What is needed ::
Your task is to print all of the material verbatim.

::::

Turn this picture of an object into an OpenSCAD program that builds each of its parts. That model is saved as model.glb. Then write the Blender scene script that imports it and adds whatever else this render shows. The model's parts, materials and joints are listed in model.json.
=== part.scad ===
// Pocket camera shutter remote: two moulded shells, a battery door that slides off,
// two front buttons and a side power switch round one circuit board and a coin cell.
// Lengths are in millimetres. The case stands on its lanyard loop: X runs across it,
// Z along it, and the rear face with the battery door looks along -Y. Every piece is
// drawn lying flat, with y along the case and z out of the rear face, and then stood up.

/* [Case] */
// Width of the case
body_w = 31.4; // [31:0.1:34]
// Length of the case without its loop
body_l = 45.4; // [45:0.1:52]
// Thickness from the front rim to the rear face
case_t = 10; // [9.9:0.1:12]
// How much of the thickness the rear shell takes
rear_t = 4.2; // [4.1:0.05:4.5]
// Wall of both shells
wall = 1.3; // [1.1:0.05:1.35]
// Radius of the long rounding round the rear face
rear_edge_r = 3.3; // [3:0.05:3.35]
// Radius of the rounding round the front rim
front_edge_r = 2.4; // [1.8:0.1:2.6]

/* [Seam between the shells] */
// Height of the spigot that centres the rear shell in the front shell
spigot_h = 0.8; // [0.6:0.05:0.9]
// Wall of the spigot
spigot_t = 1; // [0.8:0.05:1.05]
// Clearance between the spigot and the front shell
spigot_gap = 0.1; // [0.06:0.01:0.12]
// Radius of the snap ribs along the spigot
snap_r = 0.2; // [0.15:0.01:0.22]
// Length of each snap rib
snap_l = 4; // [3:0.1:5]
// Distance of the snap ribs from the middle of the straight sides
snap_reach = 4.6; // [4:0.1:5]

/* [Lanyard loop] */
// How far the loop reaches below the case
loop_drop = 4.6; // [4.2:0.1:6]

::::

Worked solution ::
Turn this picture of an object into an OpenSCAD program that builds each of its parts. That model is saved as model.glb. Then write the Blender scene script that imports it and adds whatever else this render shows. The model's parts, materials and joints are listed in model.json.
=== part.scad ===
// Pocket camera shutter remote: two moulded shells, a battery door that slides off,
// two front buttons and a side power switch round one circuit board and a coin cell.
// Lengths are in millimetres. The case stands on its lanyard loop: X runs across it,
// Z along it, and the rear face with the battery door looks along -Y. Every piece is
// drawn lying flat, with y along the case and z out of the rear face, and then stood up.

/* [Case] */
// Width of the case
body_w = 31.4; // [31:0.1:34]
// Length of the case without its loop
body_l = 45.4; // [45:0.1:52]
// Thickness from the front rim to the rear face
case_t = 10; // [9.9:0.1:12]
// How much of the thickness the rear shell takes
rear_t = 4.2; // [4.1:0.05:4.5]
// Wall of both shells
wall = 1.3; // [1.1:0.05:1.35]
// Radius of the long rounding round the rear face
rear_edge_r = 3.3; // [3:0.05:3.35]
// Radius of the rounding round the front rim
front_edge_r = 2.4; // [1.8:0.1:2.6]

/* [Seam between the shells] */
// Height of the spigot that centres the rear shell in the front shell
spigot_h = 0.8; // [0.6:0.05:0.9]
// Wall of the spigot
spigot_t = 1; // [0.8:0.05:1.05]
// Clearance between the spigot and the front shell
spigot_gap = 0.1; // [0.06:0.01:0.12]
// Radius of the snap ribs along the spigot
snap_r = 0.2; // [0.15:0.01:0.22]
// Length of each snap rib
snap_l = 4; // [3:0.1:5]
// Distance of the snap ribs from the middle of the straight sides
snap_reach = 4.6; // [4:0.1:5]

/* [Lanyard loop] */
// How far the loop reaches below the case
loop_drop = 4.6; // [4.2:0.1:6]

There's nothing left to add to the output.